Data in this exercise:
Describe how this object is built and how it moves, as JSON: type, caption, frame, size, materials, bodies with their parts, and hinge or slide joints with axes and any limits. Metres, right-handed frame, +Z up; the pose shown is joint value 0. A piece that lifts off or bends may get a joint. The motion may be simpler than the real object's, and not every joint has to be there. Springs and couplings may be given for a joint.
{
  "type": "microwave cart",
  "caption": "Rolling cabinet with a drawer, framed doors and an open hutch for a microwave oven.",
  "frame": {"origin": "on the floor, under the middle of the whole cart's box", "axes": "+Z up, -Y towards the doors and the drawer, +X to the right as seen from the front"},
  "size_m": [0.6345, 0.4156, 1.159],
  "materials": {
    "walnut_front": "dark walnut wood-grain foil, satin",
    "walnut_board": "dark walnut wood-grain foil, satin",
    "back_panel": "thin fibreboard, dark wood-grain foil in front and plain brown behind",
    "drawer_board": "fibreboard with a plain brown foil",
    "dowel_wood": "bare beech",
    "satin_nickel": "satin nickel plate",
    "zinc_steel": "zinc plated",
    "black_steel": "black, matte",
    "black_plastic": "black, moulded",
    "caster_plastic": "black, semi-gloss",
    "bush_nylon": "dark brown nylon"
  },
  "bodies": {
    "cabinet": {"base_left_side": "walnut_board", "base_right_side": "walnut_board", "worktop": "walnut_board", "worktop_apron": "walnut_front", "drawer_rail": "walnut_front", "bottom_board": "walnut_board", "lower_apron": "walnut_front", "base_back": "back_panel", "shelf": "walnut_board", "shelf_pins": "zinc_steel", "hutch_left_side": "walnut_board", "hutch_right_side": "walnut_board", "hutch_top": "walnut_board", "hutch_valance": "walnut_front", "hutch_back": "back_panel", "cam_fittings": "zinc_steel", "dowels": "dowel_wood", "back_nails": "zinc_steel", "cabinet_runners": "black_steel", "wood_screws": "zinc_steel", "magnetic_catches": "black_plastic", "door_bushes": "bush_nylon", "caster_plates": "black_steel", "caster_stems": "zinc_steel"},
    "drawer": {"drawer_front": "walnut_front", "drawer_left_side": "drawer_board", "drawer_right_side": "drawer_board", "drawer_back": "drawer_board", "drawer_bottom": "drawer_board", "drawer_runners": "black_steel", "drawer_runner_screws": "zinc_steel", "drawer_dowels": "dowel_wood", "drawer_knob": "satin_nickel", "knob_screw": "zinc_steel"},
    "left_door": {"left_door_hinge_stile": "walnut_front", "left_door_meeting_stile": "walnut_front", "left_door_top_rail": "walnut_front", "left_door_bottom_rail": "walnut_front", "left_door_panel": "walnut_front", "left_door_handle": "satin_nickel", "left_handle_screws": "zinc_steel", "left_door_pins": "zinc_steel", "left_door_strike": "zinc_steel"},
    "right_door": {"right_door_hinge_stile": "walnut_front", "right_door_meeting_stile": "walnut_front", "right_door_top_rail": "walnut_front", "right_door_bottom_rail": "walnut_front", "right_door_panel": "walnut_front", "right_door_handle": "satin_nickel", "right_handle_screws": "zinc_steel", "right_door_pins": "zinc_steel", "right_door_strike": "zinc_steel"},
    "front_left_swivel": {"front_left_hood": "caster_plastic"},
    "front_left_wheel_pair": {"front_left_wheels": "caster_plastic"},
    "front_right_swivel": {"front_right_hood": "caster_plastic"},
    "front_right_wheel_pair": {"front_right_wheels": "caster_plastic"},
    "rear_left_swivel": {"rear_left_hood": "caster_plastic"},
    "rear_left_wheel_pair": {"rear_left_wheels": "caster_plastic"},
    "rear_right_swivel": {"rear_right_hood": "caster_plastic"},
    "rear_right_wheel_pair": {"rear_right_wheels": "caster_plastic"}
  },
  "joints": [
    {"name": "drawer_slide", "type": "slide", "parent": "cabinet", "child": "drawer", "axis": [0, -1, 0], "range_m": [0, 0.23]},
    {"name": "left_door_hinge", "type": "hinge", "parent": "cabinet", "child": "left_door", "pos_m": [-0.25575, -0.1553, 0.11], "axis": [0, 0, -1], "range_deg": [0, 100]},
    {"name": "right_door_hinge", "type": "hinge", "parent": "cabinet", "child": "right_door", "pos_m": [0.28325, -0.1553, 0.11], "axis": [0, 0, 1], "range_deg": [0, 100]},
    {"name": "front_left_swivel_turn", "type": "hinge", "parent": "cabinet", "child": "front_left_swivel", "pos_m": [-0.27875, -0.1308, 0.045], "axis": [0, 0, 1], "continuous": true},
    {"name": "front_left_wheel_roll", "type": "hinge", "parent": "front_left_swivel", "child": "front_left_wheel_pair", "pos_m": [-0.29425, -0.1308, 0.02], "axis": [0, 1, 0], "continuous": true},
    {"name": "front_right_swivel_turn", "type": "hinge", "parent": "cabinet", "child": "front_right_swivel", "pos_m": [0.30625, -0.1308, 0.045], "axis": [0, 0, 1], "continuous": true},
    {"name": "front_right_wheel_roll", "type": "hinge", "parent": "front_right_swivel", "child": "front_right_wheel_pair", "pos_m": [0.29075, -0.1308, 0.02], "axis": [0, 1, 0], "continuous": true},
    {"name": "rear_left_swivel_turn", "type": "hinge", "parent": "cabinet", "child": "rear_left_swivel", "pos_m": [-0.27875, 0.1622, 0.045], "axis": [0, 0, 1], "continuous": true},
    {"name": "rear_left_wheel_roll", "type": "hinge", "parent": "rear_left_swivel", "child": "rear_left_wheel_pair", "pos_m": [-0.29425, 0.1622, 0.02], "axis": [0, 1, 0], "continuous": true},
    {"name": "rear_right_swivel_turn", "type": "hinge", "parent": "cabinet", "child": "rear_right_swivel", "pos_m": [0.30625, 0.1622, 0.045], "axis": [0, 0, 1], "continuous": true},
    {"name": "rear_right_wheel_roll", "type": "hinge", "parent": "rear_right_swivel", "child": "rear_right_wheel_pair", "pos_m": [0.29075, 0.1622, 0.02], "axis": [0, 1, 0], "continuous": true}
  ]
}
---
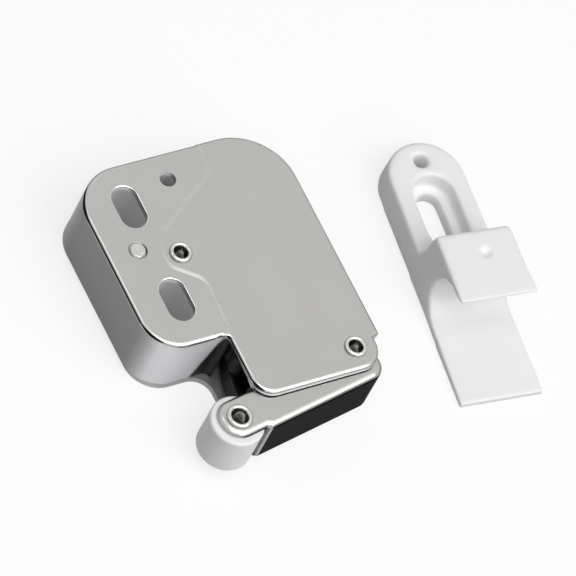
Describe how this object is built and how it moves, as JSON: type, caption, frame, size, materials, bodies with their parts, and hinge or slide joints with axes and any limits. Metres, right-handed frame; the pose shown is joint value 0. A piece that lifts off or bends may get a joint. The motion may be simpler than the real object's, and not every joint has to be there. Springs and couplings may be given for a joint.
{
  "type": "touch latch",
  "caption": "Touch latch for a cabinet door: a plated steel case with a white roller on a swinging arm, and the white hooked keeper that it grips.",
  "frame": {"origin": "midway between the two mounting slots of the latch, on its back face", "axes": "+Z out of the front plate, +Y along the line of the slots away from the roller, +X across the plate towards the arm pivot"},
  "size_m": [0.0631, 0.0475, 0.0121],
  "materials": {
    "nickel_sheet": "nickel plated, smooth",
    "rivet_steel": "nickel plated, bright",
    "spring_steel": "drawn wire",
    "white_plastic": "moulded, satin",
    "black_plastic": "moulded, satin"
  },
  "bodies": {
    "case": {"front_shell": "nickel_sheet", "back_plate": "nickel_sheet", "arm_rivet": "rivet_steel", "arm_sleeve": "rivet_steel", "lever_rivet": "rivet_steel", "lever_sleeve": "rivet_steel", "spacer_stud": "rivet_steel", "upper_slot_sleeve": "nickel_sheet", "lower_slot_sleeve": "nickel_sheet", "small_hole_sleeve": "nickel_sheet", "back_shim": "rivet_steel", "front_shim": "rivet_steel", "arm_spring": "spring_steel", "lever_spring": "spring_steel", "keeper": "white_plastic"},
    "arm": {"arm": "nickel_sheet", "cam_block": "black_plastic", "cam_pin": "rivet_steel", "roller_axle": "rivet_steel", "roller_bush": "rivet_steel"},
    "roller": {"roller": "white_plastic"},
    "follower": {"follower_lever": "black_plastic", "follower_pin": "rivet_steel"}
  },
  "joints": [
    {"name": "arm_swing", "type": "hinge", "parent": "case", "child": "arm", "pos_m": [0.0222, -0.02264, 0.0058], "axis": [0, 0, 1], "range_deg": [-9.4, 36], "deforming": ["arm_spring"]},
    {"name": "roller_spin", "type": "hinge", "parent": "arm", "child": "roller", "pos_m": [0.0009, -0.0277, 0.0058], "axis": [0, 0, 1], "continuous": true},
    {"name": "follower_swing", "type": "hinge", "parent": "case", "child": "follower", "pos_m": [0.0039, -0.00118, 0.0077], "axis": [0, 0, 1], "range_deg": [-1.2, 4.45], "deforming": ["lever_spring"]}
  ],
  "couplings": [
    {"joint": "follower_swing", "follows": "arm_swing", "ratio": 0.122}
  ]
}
---
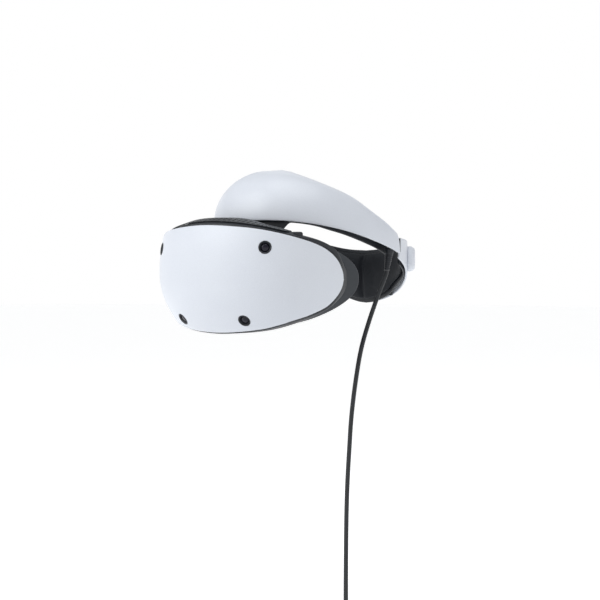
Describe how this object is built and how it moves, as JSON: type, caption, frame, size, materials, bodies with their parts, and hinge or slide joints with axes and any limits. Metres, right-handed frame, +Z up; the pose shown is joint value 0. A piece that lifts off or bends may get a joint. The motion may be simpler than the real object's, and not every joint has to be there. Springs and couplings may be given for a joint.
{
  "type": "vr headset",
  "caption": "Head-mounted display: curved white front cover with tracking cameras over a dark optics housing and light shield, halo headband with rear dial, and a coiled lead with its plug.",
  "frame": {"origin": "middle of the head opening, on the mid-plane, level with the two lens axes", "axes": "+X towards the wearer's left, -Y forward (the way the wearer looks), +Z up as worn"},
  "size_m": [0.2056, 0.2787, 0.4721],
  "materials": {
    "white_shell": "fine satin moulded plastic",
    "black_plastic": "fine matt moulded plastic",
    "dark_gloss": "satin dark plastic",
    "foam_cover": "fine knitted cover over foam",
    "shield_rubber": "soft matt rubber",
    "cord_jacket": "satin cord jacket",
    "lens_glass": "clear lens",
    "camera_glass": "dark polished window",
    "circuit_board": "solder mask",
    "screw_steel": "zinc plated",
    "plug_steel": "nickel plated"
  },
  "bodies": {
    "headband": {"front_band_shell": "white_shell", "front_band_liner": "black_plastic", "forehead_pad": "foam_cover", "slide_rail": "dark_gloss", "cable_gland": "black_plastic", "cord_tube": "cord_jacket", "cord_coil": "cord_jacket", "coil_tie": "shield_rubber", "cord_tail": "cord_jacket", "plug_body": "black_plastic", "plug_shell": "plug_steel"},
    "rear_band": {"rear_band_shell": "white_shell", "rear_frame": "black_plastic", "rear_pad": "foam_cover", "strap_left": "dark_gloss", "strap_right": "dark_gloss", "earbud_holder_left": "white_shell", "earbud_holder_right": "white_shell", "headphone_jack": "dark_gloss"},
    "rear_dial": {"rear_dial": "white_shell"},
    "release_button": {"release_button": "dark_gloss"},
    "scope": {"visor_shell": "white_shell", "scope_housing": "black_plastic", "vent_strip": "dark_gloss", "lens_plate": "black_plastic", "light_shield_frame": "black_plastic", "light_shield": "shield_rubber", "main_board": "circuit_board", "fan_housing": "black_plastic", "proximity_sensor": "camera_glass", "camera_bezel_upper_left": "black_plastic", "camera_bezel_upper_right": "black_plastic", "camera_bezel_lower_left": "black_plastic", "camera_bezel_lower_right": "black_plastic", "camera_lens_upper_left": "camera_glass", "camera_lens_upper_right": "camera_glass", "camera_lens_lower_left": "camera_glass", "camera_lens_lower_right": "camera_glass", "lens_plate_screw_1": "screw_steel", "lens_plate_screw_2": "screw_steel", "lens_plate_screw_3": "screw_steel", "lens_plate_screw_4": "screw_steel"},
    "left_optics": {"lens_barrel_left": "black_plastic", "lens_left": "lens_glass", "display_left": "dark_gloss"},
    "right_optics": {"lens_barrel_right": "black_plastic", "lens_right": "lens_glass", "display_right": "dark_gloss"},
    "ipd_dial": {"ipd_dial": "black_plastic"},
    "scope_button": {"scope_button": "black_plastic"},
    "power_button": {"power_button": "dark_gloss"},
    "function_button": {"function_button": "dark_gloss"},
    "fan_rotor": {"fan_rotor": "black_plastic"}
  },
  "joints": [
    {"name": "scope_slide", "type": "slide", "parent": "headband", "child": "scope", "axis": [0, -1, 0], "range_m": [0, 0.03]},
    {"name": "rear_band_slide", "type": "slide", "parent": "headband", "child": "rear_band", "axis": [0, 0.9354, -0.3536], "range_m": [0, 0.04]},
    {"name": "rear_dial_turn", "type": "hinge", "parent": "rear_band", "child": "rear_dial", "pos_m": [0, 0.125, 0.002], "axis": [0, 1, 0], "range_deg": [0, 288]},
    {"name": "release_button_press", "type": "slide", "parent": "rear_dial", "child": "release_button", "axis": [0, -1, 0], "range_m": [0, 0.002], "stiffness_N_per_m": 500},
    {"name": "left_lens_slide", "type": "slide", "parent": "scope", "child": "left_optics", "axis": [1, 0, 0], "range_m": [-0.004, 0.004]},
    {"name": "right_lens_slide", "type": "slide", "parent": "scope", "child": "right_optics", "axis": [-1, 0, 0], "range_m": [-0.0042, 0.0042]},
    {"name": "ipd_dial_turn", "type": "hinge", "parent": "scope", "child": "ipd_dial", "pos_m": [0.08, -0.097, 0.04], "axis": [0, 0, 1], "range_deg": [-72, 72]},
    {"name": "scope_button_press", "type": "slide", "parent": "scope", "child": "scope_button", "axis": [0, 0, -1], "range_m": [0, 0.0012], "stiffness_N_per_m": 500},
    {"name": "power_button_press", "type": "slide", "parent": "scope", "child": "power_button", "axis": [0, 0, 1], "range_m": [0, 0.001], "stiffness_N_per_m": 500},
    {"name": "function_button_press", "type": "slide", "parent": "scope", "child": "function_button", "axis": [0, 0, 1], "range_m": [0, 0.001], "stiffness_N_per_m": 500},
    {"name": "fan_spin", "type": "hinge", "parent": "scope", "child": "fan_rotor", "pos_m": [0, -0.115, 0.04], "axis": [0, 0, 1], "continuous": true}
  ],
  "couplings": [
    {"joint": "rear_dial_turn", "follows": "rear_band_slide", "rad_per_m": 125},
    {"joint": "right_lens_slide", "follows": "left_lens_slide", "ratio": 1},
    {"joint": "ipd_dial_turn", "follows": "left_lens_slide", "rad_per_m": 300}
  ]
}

Aim: Out of the preceding entries, pull every line containing the string "that".

Exercise output:
Describe how this object is built and how it moves, as JSON: type, caption, frame, size, materials, bodies with their parts, and hinge or slide joints with axes and any limits. Metres, right-handed frame, +Z up; the pose shown is joint value 0. A piece that lifts off or bends may get a joint. The motion may be simpler than the real object's, and not every joint has to be there. Springs and couplings may be given for a joint.
Describe how this object is built and how it moves, as JSON: type, caption, frame, size, materials, bodies with their parts, and hinge or slide joints with axes and any limits. Metres, right-handed frame; the pose shown is joint value 0. A piece that lifts off or bends may get a joint. The motion may be simpler than the real object's, and not every joint has to be there. Springs and couplings may be given for a joint.
  "caption": "Touch latch for a cabinet door: a plated steel case with a white roller on a swinging arm, and the white hooked keeper that it grips.",
Describe how this object is built and how it moves, as JSON: type, caption, frame, size, materials, bodies with their parts, and hinge or slide joints with axes and any limits. Metres, right-handed frame, +Z up; the pose shown is joint value 0. A piece that lifts off or bends may get a joint. The motion may be simpler than the real object's, and not every joint has to be there. Springs and couplings may be given for a joint.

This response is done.